# Rescued feral cat under house in Mississippi



## Luciannadoll (Jul 15, 2021)

Boyfriend caught him on his visit with dad last year in Mississippi and brought him home to our family in Michigan. We love him lots. He is very beautiful. Anyone know what breed he might be ?


----------



## Luciannadoll (Jul 15, 2021)

.


----------



## dseag2 (Nov 28, 2013)

Not sure what breed he is but he is adorable!


----------



## Mosi (May 17, 2021)

Wow how gorgeous is that cat! I don't know what breed the cat is and being feral he may very well be a complete mongrel mix, but he looks fantastic. If you don't ever figure out a breed to call this cat, make something up just for fun. This cat looks like a purebred _something!_


----------



## miscellaneous (May 24, 2021)

He's beautiful AND adorable! Good for you and your boyfriend for rescuing and adopting him! I don't know what breed he is. Must google!


----------



## miscellaneous (May 24, 2021)

I googled.
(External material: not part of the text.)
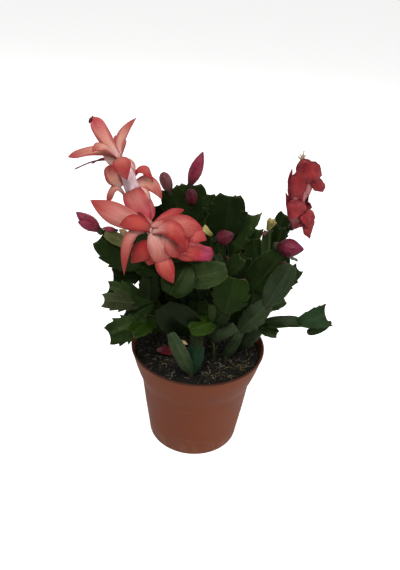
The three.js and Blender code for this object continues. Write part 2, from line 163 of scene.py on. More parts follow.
def facingWay(azimuth, lift):
    rise = math.radians(lift)
    return Vector((*onCircle(math.cos(rise), math.radians(azimuth)), math.sin(rise)))


def unit(rows):
    return rows / np.linalg.norm(rows, axis=1, keepdims=True)


# Camera, at the photo's place
cameraSetup = {
    "place": (-1.3, -386.5, 369.4),
    "target": (-1.3, 0, 139),
    "roll": 3.7,
    "lens": 38.0,
    "sensor": 36,
}


def buildCamera(setup):
    data = bpy.data.cameras.new("camera")
    data.lens = setup["lens"]
    data.sensor_width = setup["sensor"]
    spot, target = (Vector(setup[part]) * mm for part in ("place", "target"))
    bpy.context.scene.camera = addAimed("camera", data, spot, target, setup["roll"])


buildCamera(cameraSetup)
print("camera ready")

# Shader helpers
def feed(tree, socket, value):
    # Links another socket to this one, or sets a number or a colour on it
    if isinstance(value, bpy.types.NodeSocket):
        tree.links.new(value, socket)
    elif socket.type == "RGBA":
        socket.default_value = (*value[:3], 1)
    else:
        socket.default_value = value


def addNode(tree, kind, settings, *values, **titled):
    # Values feed the node's sockets in their order, and titled ones by name
    node = tree.nodes.new("ShaderNode" + kind)
    for key, value in settings.items():
        setattr(node, key, value)
    for key, value in [*enumerate(values), *titled.items()]:
        feed(tree, node.inputs[key], value)
    return node


def mathNode(tree, operation, first, second=0.0):
    return addNode(tree, "Math", {"operation": operation}, first, second).outputs[0]


def product(tree, first, second):
    return mathNode(tree, "MULTIPLY", first, second)


def inverse(tree, mask):
    return mathNode(tree, "SUBTRACT", 1.0, mask)


def ranged(tree, mask, ends):
    # A value that goes from one end to the other with the mask
    return addNode(tree, "MapRange", {}, mask, 0.0, 1.0, *ends).outputs[0]


def smoothMask(tree, value, limits):
    # 0 below the first limit, 1 above the second, smooth between
    settings = {"interpolation_type": "SMOOTHSTEP"}
    return addNode(tree, "MapRange", settings, value, *limits, 0.0, 1.0).outputs[0]


def mixColor(tree, factor, first, second, blend="MIX"):
    node = addNode(tree, "Mix", {"data_type": "RGBA", "blend_type": blend})
    for index, value in zip((0, 6, 7), (factor, first, second)):  # the sockets that mix colours
        feed(tree, node.inputs[index], value)
    return node.outputs[2]


def shaded(tree, tint, color):
    return mixColor(tree, 1.0, tint, color, "MULTIPLY")


def layer(tree, base, mask, coat):
    # A coat is a colour and how strongly the mask lays it over the base
    color, strength = coat
    return mixColor(tree, product(tree, mask, strength), base, color)


def newGroup(name, inputs, outputs):
    group = bpy.data.node_groups.new(name, "ShaderNodeTree")
    for way, titles in (("INPUT", inputs), ("OUTPUT", outputs)):
        for title in titles:
            group.interface.new_socket(name=title, in_out=way, socket_type="NodeSocketFloat")
    return group, group.nodes.new("NodeGroupInput").outputs, group.nodes.new("NodeGroupOutput").inputs


def buildPatchGroup():
    # Uneven patches from the object's own coordinates: a mask from 0 to 1
    group, start, end = newGroup("unevenPatches", ["Scale", "Low", "High"], ["Mask"])
    coords = addNode(group, "TexCoord", {}).outputs["Object"]
    patches = addNode(group, "TexNoise", {}, Vector=coords, Scale=start["Scale"], Detail=4.0, Roughness=0.55)
    feed(group, end["Mask"], smoothMask(group, patches.outputs[0], (start["Low"], start["High"])))
    return group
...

Still don't know breed, but I'd say he's a very light gray tabby which basically describes his pretty coloring. On a personal note, I did come across something very interesting. My Katie is a gray and white tabby and...

*"Gray tabbies* are usually friendly, but often lazy. In different parts of the world, most *gray tabby cats* are known to get along with people very well. But since they are friendly and affectionate, they do not exert much effort physically".

Well THAT explains a lot!


----------